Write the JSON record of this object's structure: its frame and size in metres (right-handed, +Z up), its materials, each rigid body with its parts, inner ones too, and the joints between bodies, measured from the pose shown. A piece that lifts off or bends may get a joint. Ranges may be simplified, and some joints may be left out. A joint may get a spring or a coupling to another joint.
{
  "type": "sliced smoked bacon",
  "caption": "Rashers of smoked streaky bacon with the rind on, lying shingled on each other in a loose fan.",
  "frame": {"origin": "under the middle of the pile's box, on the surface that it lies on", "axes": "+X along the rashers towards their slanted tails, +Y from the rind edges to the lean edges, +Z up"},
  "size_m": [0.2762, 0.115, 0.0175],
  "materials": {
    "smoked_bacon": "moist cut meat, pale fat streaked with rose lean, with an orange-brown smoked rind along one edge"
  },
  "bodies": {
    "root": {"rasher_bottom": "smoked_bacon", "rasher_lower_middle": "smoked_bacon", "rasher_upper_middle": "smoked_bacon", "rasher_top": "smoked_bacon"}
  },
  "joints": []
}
^^^^^^^^^^^^^^^^
■ What needs to be done
Copy all of the data exactly.

■ The output
Write the JSON record of this object's structure: its frame and size in metres (right-handed, +Z up), its materials, each rigid body with its parts, inner ones too, and the joints between bodies, measured from the pose shown. A piece that lifts off or bends may get a joint. Ranges may be simplified, and some joints may be left out. A joint may get a spring or a coupling to another joint.
{
  "type": "sliced smoked bacon",
  "caption": "Rashers of smoked streaky bacon with the rind on, lying shingled on each other in a loose fan.",
  "frame": {"origin": "under the middle of the pile's box, on the surface that it lies on", "axes": "+X along the rashers towards their slanted tails, +Y from the rind edges to the lean edges, +Z up"},
  "size_m": [0.2762, 0.115, 0.0175],
  "materials": {
    "smoked_bacon": "moist cut meat, pale fat streaked with rose lean, with an orange-brown smoked rind along one edge"
  },
  "bodies": {
    "root": {"rasher_bottom": "smoked_bacon", "rasher_lower_middle": "smoked_bacon", "rasher_upper_middle": "smoked_bacon", "rasher_top": "smoked_bacon"}
  },
  "joints": []
}